Last year we conducted some research for a health insurance group here in the Southeast. The focus was on improving the customer experience, but we also asked consumers a series of questions about what they really wanted from their health insurance. Here are some of the topline findings:
1ne: Consumers want their health insurers to treat them like customers not expendable people. They felt that it was “their money” and wanted more of a say in their benefits. This was true for respondents who had company sponsored insurance as well as private insurance.
2wo: They want insurers to give rebates to customers who take steps to control their health through exercise and diet. As one person said “I work out five days a week. Why should I pay the same as someone who is overweight and eats cheeseburgers, three days a week?”.
3hree: They want insurers to help them navigate the complex maze of healthcare based on what’s best for the them, not the insurers costs”.
4our: Better customer service with people who really want to help. No phone trees and no wait times.
5ive: “Help me understand what is happening and why”. The idea of a personal insurance coordinator when a patient checks into the hospital was very highly received. Patients want to know why doctors want an MRI or why they are being seen by three different doctors.

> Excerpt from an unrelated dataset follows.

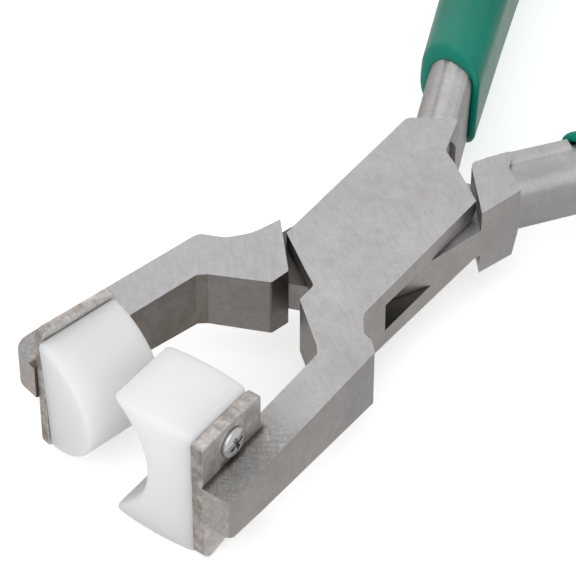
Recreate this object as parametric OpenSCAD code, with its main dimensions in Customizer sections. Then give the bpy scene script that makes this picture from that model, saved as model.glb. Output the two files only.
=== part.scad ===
// Box-joint pliers with replaceable nylon jaws, one hollow and one half-round.
// Origin: centre of the pivot, half way through the joint. +X points to the nose,
// +Z up along the pivot. The box half has its jaw on +Y and its handle on -Y; the
// inner half is the other way round. Drawn open, by the angle `open_angle`.

/* [Joint] */
// Angle the inner half stands open from jaws-parallel, degrees
open_angle = 13; // [4:0.5:27]
// Width of the joint block across the pliers
body_w = 17.4; // [14:0.1:22]
// Thickness of the steel at the pivot
joint_t = 10.63; // [8:0.01:14]
// Loss of thickness for every millimetre towards the nose
taper = 0.0537; // [0:0.0001:0.08]
// Thickness of the neck that passes through the slot
neck_t = 4.7; // [3:0.1:6]
// Gap between the neck and each cheek of the slot
slot_gap = 0.04; // [0.02:0.01:0.1]
// Diameter of the pivot pin
pin_d = 6.5; // [4:0.1:8]
// Radial running clearance of the neck on the pin
pin_gap = 0.04; // [0.01:0.01:0.1]
// Distance of the front shoulder faces from the pivot
front_shoulder = 13.55; // [12:0.05:16]
// Distance of the rear shoulder faces from the pivot
rear_shoulder = 12.8; // [12:0.05:16]
// Direction of the shoulder faces, measured from the long axis
shoulder_angle = 56; // [45:0.5:70]

/* [Jaw arms] */
// Distance from the long axis to the inner side of each arm
arm_in = 8; // [5:0.1:12]
// Distance from the long axis to the outer side of each arm
arm_out = 14; // [10:0.1:18]
// Distance from the pivot to the end of the arms
nose_x = 52.9; // [35:0.1:70]
// Depth of the ground pocket that takes the backing plate
pocket = 1.5; // [0.5:0.1:2.5]
// Thickness of the arms at the very end
nose_t = 7.1; // [5:0.1:10]
// Depth filed off the top of the arm of the box half, at its end
filed = 0.6; // [0:0.1:1]
// Widening of the arm of the inner half at its end
nose_flare = 0.3; // [0:0.1:1.5]
// Height ground off the underside of the arm of the inner half, at its end
nose_lift = 2.3; // [0:0.1:3]

/* [Backing plates] */
// Length of the plates along the arms
plate_len = 12.2; // [8:0.1:20]
// Thickness of the plate behind the hollow pad
plate_t = 1.9; // [1:0.05:3]
// Thickness of the plate behind the half-round pad
round_plate_t = 1.5; // [1:0.05:3]
// Distance from the mid plane to the upper end of the plate of the hollow pad
hollow_plate_top = 9.7; // [9:0.1:13]
// Distance from the mid plane to its lower nose corner
hollow_plate_low = 11.5; // [10:0.1:13]
// Rise of its lower end from the nose corner to the other corner
hollow_plate_rise = 2.4; // [0:0.1:2.5]
// Distance from the mid plane to the upper end of the plate of the half-round pad
round_plate_top = 10.6; // [9:0.1:13]
// Distance from the mid plane to its lower end
round_plate_low = 10.3; // [9:0.1:13]
// Radius of the lower nose corner of the plate of the hollow pad
hollow_plate_corner = 1.6; // [1:0.1:5]
// Radius of the upper nose corner of the other plate
round_plate_corner = 1.3; // [1:0.1:5]

/* [Nylon pads] */
// Length of the pads along the arms
pad_len = 12.5; // [8:0.1:20]
// Height of the hollow pad
hollow_h = 21.9; // [14:0.1:26]
// Distance of its middle below the mid plane
hollow_drop = 0.45; // [0:0.05:1]
// Distance from the plate to the two lips of the hollow pad
hollow_depth = 13.3; // [6:0.1:18]
// Radius of the hollow
hollow_r = 12.5; // [9:0.1:20]
// Distance from the plate to the bottom of the hollow
hollow_floor = 7.4; // [3:0.1:12]
// Bulge of the end faces of the hollow pad
end_bulge = 0.5; // [0.1:0.1:2]
// Radius of the half-round pad
round_r = 10; // [7:0.1:14]
// Distance of its centre behind the plate face
round_sink = 0.5; // [0:0.1:2]

/* [Screws] */
// Distance of each screw from the middle of the plate
screw_z = 6.3; // [6.3:0.05:8]
// Diameter of the screw heads
head_d = 4.4; // [3:0.1:4.4]
// Height of the screw heads
head_h = 0.9; // [0.8:0.1:2]
// Diameter of the screw shanks
screw_d = 2.5; // [2:0.1:4]
// Length of the screw shanks
screw_len = 6; // [4:0.5:10]

/* [Handles] */
// Angle at which the handle bar of the box half leaves the joint
box_handle_angle = 24.5; // [15:0.1:35]
// The same angle on the inner half
inner_handle_angle = 21; // [15:0.1:35]
// Distance from the long axis to the start of each bar
bar_y = 3.9; // [3:0.1:4.5]
// Length of the straight part of each bar, from the joint block
handle_straight = 42; // [30:0.5:60]
// Radius of the bend that brings the bars back in line
bend_r = 70; // [40:1:120]
// Angle turned by the bend
bend_angle = 27.5; // [15:0.5:40]
// Length of the bars past the bend
handle_tail = 22; // [10:0.5:40]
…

6ix: Everyone felt that insurers should not be able to terminate anyone’s insurance and that preexisting conditions should be covered. They were very vocal about this and continued without our moderator for some time.
Finally, when asked for a way to control costs suggestions ranged from “negotiate with hospitals and pharma companies for better prices to charge higher premiums for people who don’t make an effort to take care of themselves”. However, they all said that the premiums should not be so high that people could not afford insurance. The vast majority, (87%) also said that they did not feel the government could come up with a solution because of the influence of healthcare companies.
This was a qualitative research conducted in June/July 2016 with 127 people with either private or company health insurance.